The federal government has offered income-driven repayment options since 1994, allowing borrowers to pay a percentage of their income with loan forgiveness after 20 to 25 years. The new RAP program both raises the minimum monthly payment and extends the forgiveness timeline to 30 years.

Borrowers currently enrolled in SAVE have until July 1, 2028, to switch to one of the new plans or be automatically enrolled in RAP.

Earnings-Based Accountability Measures

To hold colleges accountable, federal aid will be tied to graduate earnings.

Undergraduate programs whose graduates earn less than the median salary of a high school graduate in their state will lose access to federal loans. Graduate programs will face similar penalties if their graduates earn less than the median bachelor’s degree holder in the same field. 

“Colleges should have a stake in their students’ success and be responsible for reimbursing taxpayers for a portion of their losses if students don’t see financial value from enrolling in an institution and can’t repay,” the Committee on Education and the Workforce wrote about the legislation.  

“Institutions that continue to saddle their students with debt eventually face increasing penalties and risk loss of access to federal student aid,” the committee wrote. 

Workforce-Focused Grants

The law expands pell grant eligibility to include short-term workforce training programs and certifications in trades and other in-demand sectors.

The expansion is designed to make federal aid more accessible to adult learners, career-switchers, and those seeking fast-track alternatives to four-year degrees while addressing labor shortages. 

Programs must be between 8 and 15 weeks and are limited to full-time students. 

The expansion, which has received bipartisan support, “Ensures all programs provide education aligned with requirements of in-demand industries, meet employers’ hiring requirements, and provide students with relevant skills necessary for employment,” the Committee on Education and the Workforce wrote. 

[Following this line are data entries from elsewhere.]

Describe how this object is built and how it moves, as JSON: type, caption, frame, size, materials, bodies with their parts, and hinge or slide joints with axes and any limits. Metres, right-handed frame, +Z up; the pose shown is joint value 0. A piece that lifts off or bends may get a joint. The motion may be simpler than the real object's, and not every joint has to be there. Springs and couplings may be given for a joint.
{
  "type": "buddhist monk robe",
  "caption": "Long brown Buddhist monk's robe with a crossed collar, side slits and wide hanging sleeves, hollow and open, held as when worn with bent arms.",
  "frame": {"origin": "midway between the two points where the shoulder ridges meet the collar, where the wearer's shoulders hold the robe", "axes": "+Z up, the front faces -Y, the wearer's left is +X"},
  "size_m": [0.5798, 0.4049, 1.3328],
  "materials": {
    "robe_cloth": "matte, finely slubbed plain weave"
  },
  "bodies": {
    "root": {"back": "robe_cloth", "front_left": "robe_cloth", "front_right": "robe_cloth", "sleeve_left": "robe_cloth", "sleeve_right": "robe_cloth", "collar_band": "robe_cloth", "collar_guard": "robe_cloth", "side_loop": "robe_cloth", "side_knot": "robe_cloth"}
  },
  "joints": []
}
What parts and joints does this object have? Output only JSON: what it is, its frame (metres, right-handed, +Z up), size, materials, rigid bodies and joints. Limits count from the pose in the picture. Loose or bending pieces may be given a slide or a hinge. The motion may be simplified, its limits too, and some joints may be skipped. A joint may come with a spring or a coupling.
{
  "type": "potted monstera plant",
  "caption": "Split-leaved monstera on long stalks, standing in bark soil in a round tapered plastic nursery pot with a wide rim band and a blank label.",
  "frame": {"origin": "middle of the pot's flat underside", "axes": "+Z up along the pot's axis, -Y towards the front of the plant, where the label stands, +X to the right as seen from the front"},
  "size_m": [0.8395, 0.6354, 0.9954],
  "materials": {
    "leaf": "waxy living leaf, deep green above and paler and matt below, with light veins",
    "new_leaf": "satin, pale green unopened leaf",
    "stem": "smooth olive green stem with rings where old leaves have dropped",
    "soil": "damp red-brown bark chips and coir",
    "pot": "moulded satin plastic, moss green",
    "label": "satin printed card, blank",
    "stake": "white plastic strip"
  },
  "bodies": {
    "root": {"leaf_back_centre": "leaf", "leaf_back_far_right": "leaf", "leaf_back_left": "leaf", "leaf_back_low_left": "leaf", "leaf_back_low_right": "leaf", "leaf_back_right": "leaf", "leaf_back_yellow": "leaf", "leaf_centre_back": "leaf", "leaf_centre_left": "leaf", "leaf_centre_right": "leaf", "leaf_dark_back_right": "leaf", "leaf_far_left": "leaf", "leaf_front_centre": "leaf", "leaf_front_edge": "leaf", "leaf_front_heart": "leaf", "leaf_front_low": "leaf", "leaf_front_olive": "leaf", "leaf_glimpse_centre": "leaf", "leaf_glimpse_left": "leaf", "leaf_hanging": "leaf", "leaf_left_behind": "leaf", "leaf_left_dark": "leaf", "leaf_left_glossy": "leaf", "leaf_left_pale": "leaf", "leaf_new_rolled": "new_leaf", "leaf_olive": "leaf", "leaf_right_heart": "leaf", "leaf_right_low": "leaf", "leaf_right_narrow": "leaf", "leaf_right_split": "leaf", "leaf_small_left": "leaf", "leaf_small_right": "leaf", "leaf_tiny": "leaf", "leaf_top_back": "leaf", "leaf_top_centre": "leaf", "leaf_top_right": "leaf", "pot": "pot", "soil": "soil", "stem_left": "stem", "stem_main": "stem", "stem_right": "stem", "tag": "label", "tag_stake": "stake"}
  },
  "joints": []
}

“This legislation includes common sense policy solutions that invest in American workers. Expanding Workforce Pell grants to workforce-aligned students and restoring Workforce Pell funding shortfalls help improve workforce training at all levels,” said Michael Shires, Ph.D., Vice Chair of Educational Opportunity for the America First Policy Institute, in a written statement

University Endowments

The legislation imposes a new tiered federal tax on private university endowments, with rates as high as 8% for schools holding more than $2 million per student. The tiered system replaces the previous tax rate of 1.4%

Wealthy elite universities like Harvard, which has more than $2.9 million per student and a total endowment of more than $53 billion, fall into the highest tax bracket. 

Other Key Details 

Most provisions will take effect July 1, 2026, including new student loan borrowing caps, repayment plans, and pell grant eligibility changes. The university endowment tax takes effect immediately

Critics have expressed concern that the reforms could restrict access for low-income students and reduce their educational options.

Supporters argue the legislation will make college more affordable in the long-term. 

“Student loan limits, income contingent repayment…and reversing the Biden-era illegal student loan forgiveness activities are policies that work to create a drastically more affordable 4-year college degree,” said Shires. 

Campus Reform has contacted the Department of Education, the Education and Workforce Committee, the Committee for a Responsible Federal Budget, and America First Policy Institute for comment. This article will be updated accordingly.